[Author: Laura Cowen]
Swiss researchers have identified a novel compound that selectively inhibits activin receptor-like kinase 2 (ALK2) and may be a future candidate for the treatment of fibrodysplasia ossificans progressive (FOP).
Writing in Bioorganic & Medicinal Chemistry Letters, Thomas Ullrich and colleagues from Novartis Pharma AG in Basel explain that ALK2 plays a key role in the pathogenesis of FOP as a result of a recurrent gain-of-function mutation (R206H) in the glycine-serine activation domain of the ALK2 type I bone morphogenic protein (BMP) receptor kinase.
The mutation results in the destabilization of the inactive conformation of ALK2, which leads to a series of cellular signaling events that ultimately bring about heterotopic endochondral ossification in affected patients.
Targeting ALK2 is therefore “a promising therapeutic treatment principle for FOP,” Ullrich et al remark.
They carried out a medium-throughput screening of their kinase inhibitor library and identified several compounds with biochemical potency and selectivity for ALK2. These included compound 2, which the researchers noted had “strikingly similar structural features” to a piperazine containing compound (compound 1) that had been discovered by a different research group and also had excellent cellular potency.
The researchers hypothesized that compounds 1 and 2 shared the same binding mode and believed that they could improve the pharmacokinetic properties of compound 2 by altering basic side chains and identifying cyclohexane replacements without affecting the binding of the 2-aminopyrazine-3-carboxamide scaffold.
Following a series of alterations, that often improved some features such as microsomal stability but then reduced others such as permeability, the researchers selected compound 23 for further characterization. This compound had high in vitro solubility, permeability, and microsomal stability.
Further analyses revealed that compound 23 was highly selective for ALK2R206H when compared with the transforming growth factor beta type I receptor protein kinase ALK5 and the BMP type 1 receptor protein kinase ALK6. There was lower selectivity over the BMP type I receptor protein kinases ALK1, ALK3, but the authors say that this “is consistent with previous reports highlighting the low differences in protein sequence homology between those BMP receptors.”
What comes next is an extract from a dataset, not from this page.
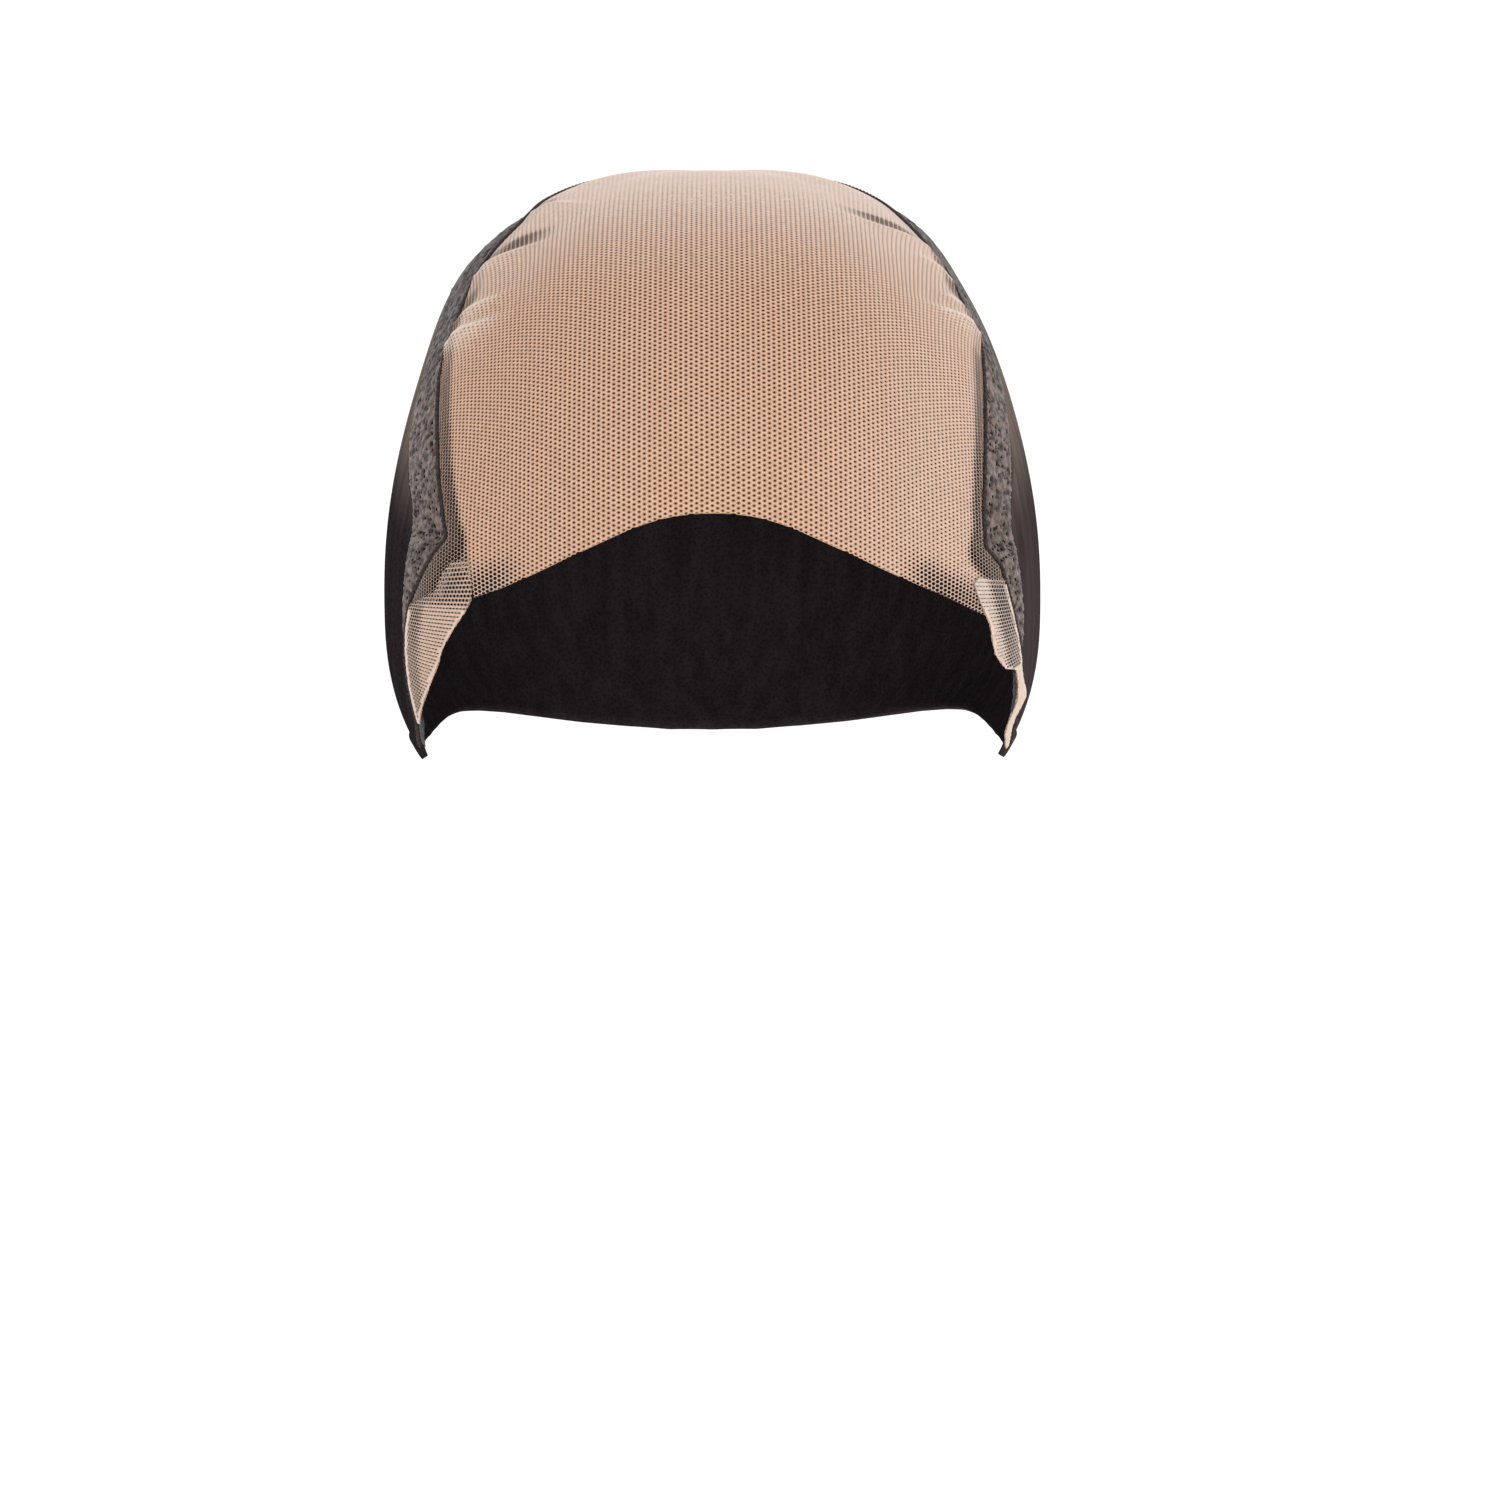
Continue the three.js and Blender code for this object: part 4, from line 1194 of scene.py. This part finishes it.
floor = make_piece(
    "floor",
    np.array([[-1, -1, 0], [1, -1, 0], [1, 1, 0], [-1, 1, 0]]) * FLOOR_HALF - [0, 0, FLOOR_DROP],
    [[0, 1, 2, 3]],
)
floor.data.materials.append(stage_material())

FORM_CENTRE = Vector((0, 0, -CROWN))


def soft_light(name, place, size, watts):
    """A square area light that looks at the centre of the form."""
    data = bpy.data.lights.new(name, "AREA")
    data.size, data.energy = size, watts
    light = bpy.data.objects.new(name, data)
    light.location = place
    light.rotation_euler = (FORM_CENTRE - Vector(place)).to_track_quat("-Z", "Y").to_euler()
    bpy.context.scene.collection.objects.link(light)


soft_light("front", (0.1, -1.5, 0.4), 1.0, 7.5)
soft_light("right", (1.4, -0.5, 0.3), 0.9, 3)
soft_light("left", (-1.5, -0.7, 0.4), 1.0, 0.8)
soft_light("back", (0.2, 1.3, 0.9), 1.0, 2)
world = bpy.data.worlds.new("studio")
world.use_nodes = True
world.node_tree.nodes["Background"].inputs["Color"].default_value = linear("#ffffff")
world.node_tree.nodes["Background"].inputs["Strength"].default_value = WHITE_LIFT
bpy.context.scene.world = world
bpy.context.scene.view_settings.view_transform = "Standard"

# %% Camera
CAMERA_LIFT = math.radians(15)
CAMERA_DISTANCE = 0.850
FOCAL_LENGTH, SENSOR_WIDTH = 85.5, 36  # mm
AIM_RIGHT, AIM_DOWN = 8.8 * MM, 37.9 * MM  # the cap sits above and left of the picture's middle
back_way = Vector((0, -math.cos(CAMERA_LIFT), math.sin(CAMERA_LIFT)))
up_way = Vector((0, math.sin(CAMERA_LIFT), math.cos(CAMERA_LIFT)))
camera_data = bpy.data.cameras.new("camera")
camera_data.lens, camera_data.sensor_width = FOCAL_LENGTH, SENSOR_WIDTH
camera_data.clip_start, camera_data.clip_end = 0.02, 50
camera = bpy.data.objects.new("camera", camera_data)
camera.location = FORM_CENTRE + back_way * CAMERA_DISTANCE
aim = FORM_CENTRE + Vector((AIM_RIGHT, 0, 0)) - up_way * AIM_DOWN
camera.rotation_euler = (aim - camera.location).to_track_quat("-Z", "Y").to_euler()
bpy.context.scene.collection.objects.link(camera)
bpy.context.scene.camera = camera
They also note that the “clinical safety of inhibiting ALK1, ALK3 and ALK6 is still under investigation” whereas inhibition of ALK5 has previously been associated with adverse cardiac events.
The investigators then used the DiscoveRx KINOMEscan® platform to measure the binding affinity of compound 23 for 468 different kinases. Overall, compound 23 interacted with just five kinases and had the strongest affinity for ALK2 and ALK6. However, ALK6 binding “did not translate in any corresponding ALK6 inhibitory activity,” they remark.
Ullrich and co-authors conclude: “High aqueous solubility, membrane permeability and microsomal stability make [compound] 23 an ideal candidate for pharmacokinetic profiling and determination of efficacy in rodent models of FOP.”
They add: “Further efforts will focus on establishing a structural model to rationalize the kinase selectivity profile of [compound] 23, and that work will be reported at a later stage.”